This past summer, America faced a "border crisis." Thousands of unaccompanied children—mainly from Honduras, El Salvador and Guatemala—were illegally entering the country via Mexico, creating a backlog in the immigration court system. The numbers seemed astounding. More than 66,000 unaccompanied minors crossed the border in the first 11 months of the 2014 fiscal year, an 88 percent increase over the same period in 2013. The numbers peaked in June and have fallen rapidly in recent months, as has the public's interest in it.
The influx of immigrants was a genuine problem, but was it a crisis? Consider the number of Syrian refugees streaming across the border into Turkey.
One week ago, Ben Hubbard, of the New York Times, reported that 130,000 Syrian refugees had flooded into Turkey in just a few days. In the Times Monday, Karam Shoumali and Anne Bernard reported that another 150,000 refugees have crossed the border in the last week. That’s nearly 300,000 in the span of a few weeks.

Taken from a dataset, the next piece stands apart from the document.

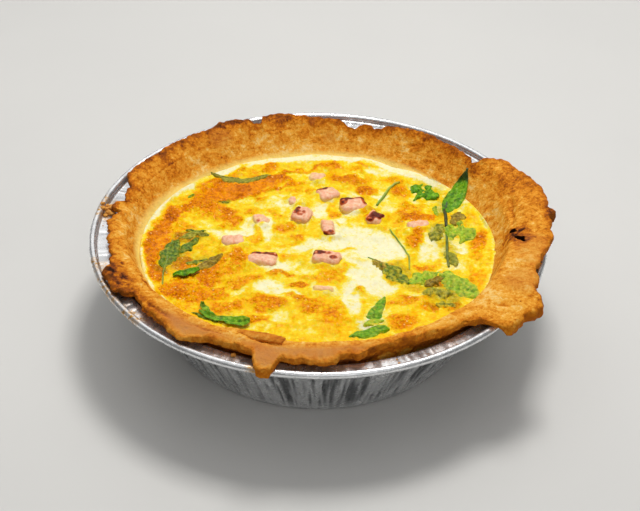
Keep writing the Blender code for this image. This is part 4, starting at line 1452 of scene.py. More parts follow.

While the cause of the influx in the U.S. was hotly debated—Republicans blamed Obama’s 2012 executive action on immigration, and Democrats blamed violence in Honduras, El Salvador and Guatemala—there's no doubt about why the Syrian refugees are fleeing home: They're scared of being killed, whether by Syrian President Bashar al-Assad’s forces, the Islamic State, or rebel groups.
Accepting hundreds of thousands of refugees would be an economic challenge even for the United States. For Turkey, it could be crippling. In recent days, the country has closed many of its border crossings to keep Syrian refugees out. Meanwhile, Turkey is also trying to keep Kurdish fighters in Turkey from going to opposite direction—entering Syria to fight the Islamic State.
The rise in unaccompanied minors in the U.S. deserved attention, and perhaps calling it a "crisis" helped in that regard. But some perspective is in order. More than twice as many refugees have crossed into Turkey in the past week as unaccompanied children entered the U.S. in the first 11 months of this fiscal year. Now that’s a border crisis.